Притчевость «Ухи» могла бы сводиться к простому анекдотическому стереотипу в духе новелл Боккаччо: глупый (слабый) торжествует над умными (сильными). Однако в «Ухе» совершенно очевидно просматривается (и уравновешивает первую) притчевость христианского типа. Поэтика притчи-новеллы строится Гончаровым, с одной стороны, на явном акцентировании натуралистических намеков, а с другой — на их прямом или косвенном опровержении. Все дело в том, что мы не можем достоверно сказать, что же все-таки произошло с Еремой и женщинами, в чем причина перемены их отношения к нему. Аргументы за и против нравственного падения героев как бы уравновешивают друг друга.

В «Ухе» одновременно действуют две логики: логика положения и логика поступков. Логика положения анекдотична и, с житейской точки зрения, вполне естественна: холостой и здоровый молодой человек, не предпринимая никакой активности, привлекает внимание женщин, каждая из которых проводит с ним в шалаше по часу, после чего женщины, вполне оценив достоинства Еремы, меняют к нему свое отношение. Ситуативная логика положения не только проста, прямолинейна, но и постоянно акцентируется автором, кажется, озабоченным тем, чтобы читатель эту логику понял и принял. Логика же поступков и действий имеет совершенно иную поэтику: она строится на умолчаниях и тонких намеках. Ее, по авторскому замыслу, разглядит и поймет не каждый читатель. На какого же читателя рассчитывал Гончаров и что он в конечном итоге хотел сказать своей притчей?
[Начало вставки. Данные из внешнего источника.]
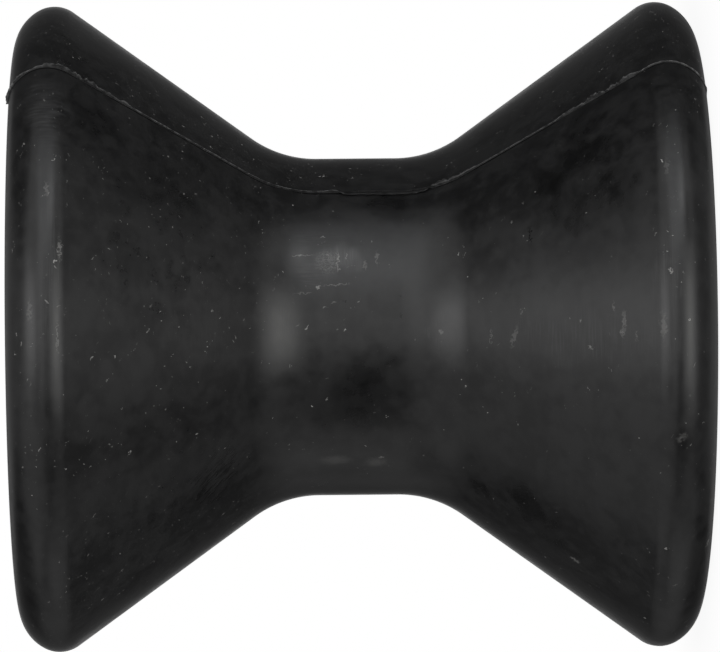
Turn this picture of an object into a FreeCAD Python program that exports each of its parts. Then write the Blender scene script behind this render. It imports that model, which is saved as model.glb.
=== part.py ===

Поступков у Еремы в новелле совсем немного. По дороге на рыбалку он крестится на церкви, мимо которых проезжает. На рыбалке распрягает лошадей, ставит шалаш и ложится спать. Что он делал с женщинами, когда они приходили к нему в шалаш, принципиально оставляется автором за кадром. Далее он выпивает с мужчинами водки и ест, что называется, за троих. На обратном пути он снова крестится на церкви. В новелле Ерема представляется в поступках скорее объектом, чем субъектом действия: он является предметом шуток и «задираний» со стороны сначала мужчин и женщин, а потом — одних только мужчин.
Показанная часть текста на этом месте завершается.